[begin MATERIAL]

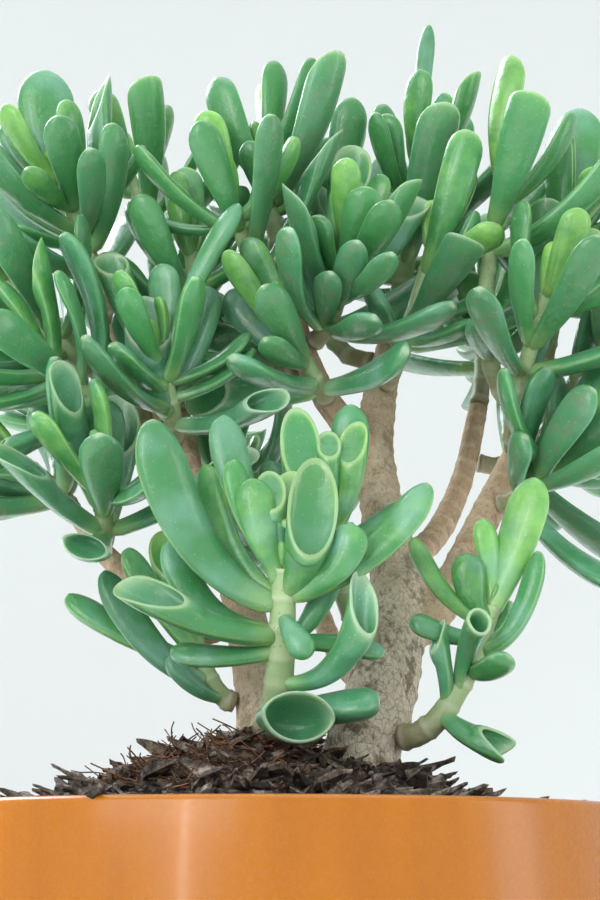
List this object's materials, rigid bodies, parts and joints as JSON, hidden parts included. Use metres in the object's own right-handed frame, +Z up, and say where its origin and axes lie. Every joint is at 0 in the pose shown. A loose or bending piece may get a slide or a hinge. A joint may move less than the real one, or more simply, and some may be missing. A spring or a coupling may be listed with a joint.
{
  "type": "potted jade plant",
  "caption": "Jade plant with finger-shaped, cup-tipped leaves on two branching woody trunks, growing in bark compost in a round glossy pot.",
  "frame": {"origin": "centre of the pot's flat base, on the surface it stands on", "axes": "+Z up the pot's axis, -Y towards the side of the plant that the picture shows, +X to the right in the picture"},
  "size_m": [0.2047, 0.1787, 0.3401],
  "materials": {
    "orange_pot": "glossy, moulded",
    "bark_compost": "loose, matte",
    "jade_bark": "rough bark, matte",
    "jade_leaf": "waxy, satin"
  },
  "bodies": {
    "root": {"pot": "orange_pot", "bark_compost": "bark_compost", "trunk_main": "jade_bark", "trunk_left": "jade_bark", "limb_right": "jade_bark", "limb_centre": "jade_bark", "limb_lower_left": "jade_bark", "limb_back_left": "jade_bark", "limb_back_right": "jade_bark", "limb_back": "jade_bark", "shoot_front": "jade_leaf", "shoot_second": "jade_leaf", "shoot_low_right": "jade_leaf", "shoot_low_left": "jade_leaf", "shoot_left_top": "jade_leaf", "shoot_left_peak": "jade_leaf", "shoot_left_edge": "jade_leaf", "shoot_left_low": "jade_leaf", "shoot_left_cup": "jade_leaf", "shoot_left_inner": "jade_leaf", "shoot_centre_peak": "jade_leaf", "shoot_centre_left": "jade_leaf", "shoot_centre_front": "jade_leaf", "shoot_centre_low": "jade_leaf", "shoot_centre_back": "jade_leaf", "shoot_main_peak": "jade_leaf", "shoot_main_back": "jade_leaf", "shoot_main_front": "jade_leaf", "shoot_right_inner": "jade_leaf", "shoot_right_peak": "jade_leaf", "shoot_right_front": "jade_leaf", "shoot_right_edge": "jade_leaf", "shoot_right_low": "jade_leaf", "shoot_mid_left_outer": "jade_leaf", "shoot_mid_left_inner": "jade_leaf", "shoot_back_left_peak": "jade_leaf", "shoot_back_left_edge": "jade_leaf", "shoot_back_left_inner": "jade_leaf", "shoot_back_right_peak": "jade_leaf", "shoot_back_right_edge": "jade_leaf", "shoot_back_low": "jade_leaf"}
  },
  "joints": []
}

[end MATERIAL]

▶ **WRITTEN INSTRUCTION**: Copy out the full listing exactly.

▶ **WRITTEN SOLUTION**:
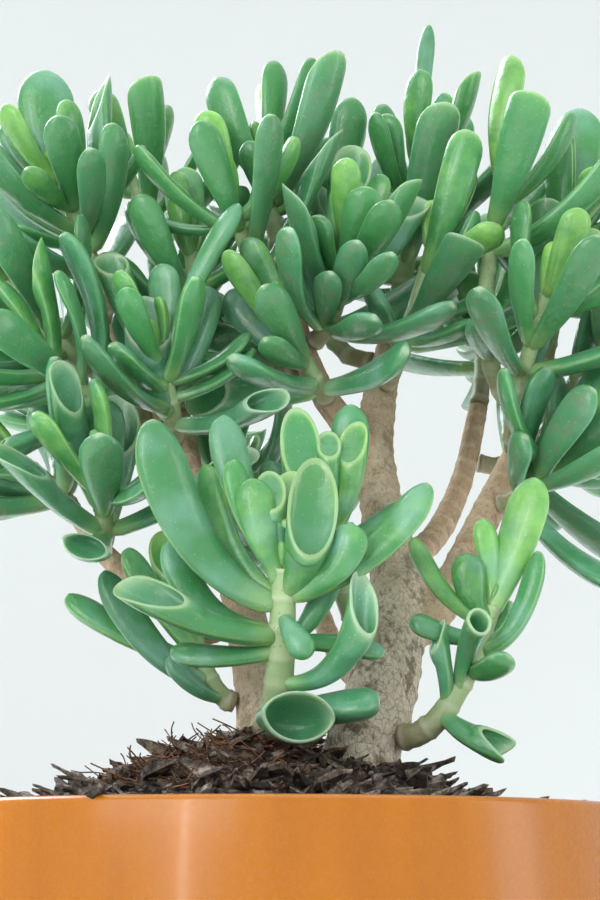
List this object's materials, rigid bodies, parts and joints as JSON, hidden parts included. Use metres in the object's own right-handed frame, +Z up, and say where its origin and axes lie. Every joint is at 0 in the pose shown. A loose or bending piece may get a slide or a hinge. A joint may move less than the real one, or more simply, and some may be missing. A spring or a coupling may be listed with a joint.
{
  "type": "potted jade plant",
  "caption": "Jade plant with finger-shaped, cup-tipped leaves on two branching woody trunks, growing in bark compost in a round glossy pot.",
  "frame": {"origin": "centre of the pot's flat base, on the surface it stands on", "axes": "+Z up the pot's axis, -Y towards the side of the plant that the picture shows, +X to the right in the picture"},
  "size_m": [0.2047, 0.1787, 0.3401],
  "materials": {
    "orange_pot": "glossy, moulded",
    "bark_compost": "loose, matte",
    "jade_bark": "rough bark, matte",
    "jade_leaf": "waxy, satin"
  },
  "bodies": {
    "root": {"pot": "orange_pot", "bark_compost": "bark_compost", "trunk_main": "jade_bark", "trunk_left": "jade_bark", "limb_right": "jade_bark", "limb_centre": "jade_bark", "limb_lower_left": "jade_bark", "limb_back_left": "jade_bark", "limb_back_right": "jade_bark", "limb_back": "jade_bark", "shoot_front": "jade_leaf", "shoot_second": "jade_leaf", "shoot_low_right": "jade_leaf", "shoot_low_left": "jade_leaf", "shoot_left_top": "jade_leaf", "shoot_left_peak": "jade_leaf", "shoot_left_edge": "jade_leaf", "shoot_left_low": "jade_leaf", "shoot_left_cup": "jade_leaf", "shoot_left_inner": "jade_leaf", "shoot_centre_peak": "jade_leaf", "shoot_centre_left": "jade_leaf", "shoot_centre_front": "jade_leaf", "shoot_centre_low": "jade_leaf", "shoot_centre_back": "jade_leaf", "shoot_main_peak": "jade_leaf", "shoot_main_back": "jade_leaf", "shoot_main_front": "jade_leaf", "shoot_right_inner": "jade_leaf", "shoot_right_peak": "jade_leaf", "shoot_right_front": "jade_leaf", "shoot_right_edge": "jade_leaf", "shoot_right_low": "jade_leaf", "shoot_mid_left_outer": "jade_leaf", "shoot_mid_left_inner": "jade_leaf", "shoot_back_left_peak": "jade_leaf", "shoot_back_left_edge": "jade_leaf", "shoot_back_left_inner": "jade_leaf", "shoot_back_right_peak": "jade_leaf", "shoot_back_right_edge": "jade_leaf", "shoot_back_low": "jade_leaf"}
  },
  "joints": []
}